音楽夢くらぶ

NHKの音楽番組『音楽夢くらぶ』に薬師丸ひろ子とHISが出演。組み合わせの意図はともかく、両者の共演を期待したが外れた。実際には収録も別々だったのだろう。
最初に登場した薬師丸のバックには、生のバンドと弦が付く豪華さ。その佇まいといい、ヴォーカルに比べ演奏が遠くに聞こえるバランスといい、久しぶりに「歌謡曲の歌伴」を聴いたという感触。それにしてもやたら饒舌なドラムうぜー、とか思ってたらポンタかよ。他のメンバーも美久月千晴b、今剛g、そして井上鑑kbという強力さ。その割に印象に残らないのは正しい脇役の在り方ともいえるが、主役である薬師丸の歌の存在感が圧倒していたこともあるだろう。とりわけ『探偵物語』『WOMAN(Wの悲劇)』が素晴らしい。オリジナル編曲者の井上鑑が加わっていたのも価値を高める。透明な歌声という形容は陳腐だが、薬師丸の歌はその驚くべき自意識の希薄さにおいて、まさに「透明な歌声」と呼ぶにふさわしい。シナリオとしての楽曲の意図以上のものを加えない正統的な「女優の歌唱」は、例えば松本隆のようなタイプのクリエイターには得難い存在ではなかったか。アーティスト志向からの自発的な歌手活動ではなく、良い意味で「歌わされている」女優兼歌手というポジションは、角川映画というプログラムピクチャーがあればこそ成立しえたのかもしれない。

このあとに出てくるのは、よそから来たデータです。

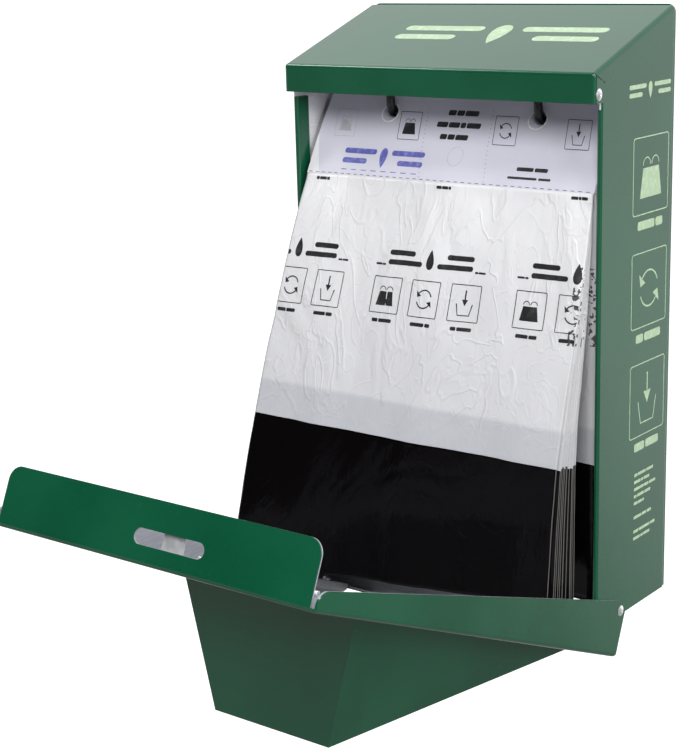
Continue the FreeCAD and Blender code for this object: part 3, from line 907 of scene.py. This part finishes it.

続いて、昨年NHKラジオ放送80周年企画の楽曲提供で14年ぶりに復活したものの、その後音沙汰のなかった細野晴臣忌野清志郎坂本冬美によるユニット「HIS」の突然の登場(思えばNHKは妙に細野関係に濃いメディアであった)。その魅力は、何といっても清志郎坂本冬美という希有の歌手の表現力にある。薬師丸の透明な歌声とは対照的に、何を歌っても自らの様式、色合いに染め上げてみせる力技は、しかし決して押しつけがましくはなく、日本語の歌の豊潤な世界に聴くものを誘う説得力がある。「パープルヘイズ音頭」の諧謔と批評、「500マイル」の溢れ出る感情、そして「幸せハッピー」の多幸感。いずれもこのユニットならではの歌の世界だ。浜口茂外也per、徳武弘文eg、高野寛ag、コシミハルacdのサポートも的確で、特に「500マイル」でスライドギターとアコーディオンの作るアンビエンスは、清志郎が表現する荒涼とした孤独な歌の世界を広げてみせた。もちろん忘れちゃいけない細野のフェンダーベースは絶妙に歌に寄り添って、控えめに間の手を入れつつ和と洋、歌謡とロックを結びつけた無二の音楽世界をまとめ上げていたのだった。真っ白なステージの上に日の丸を描き、さらに桜吹雪を舞わせる演出も、ベタではあるが実にHISの音楽を理解していた。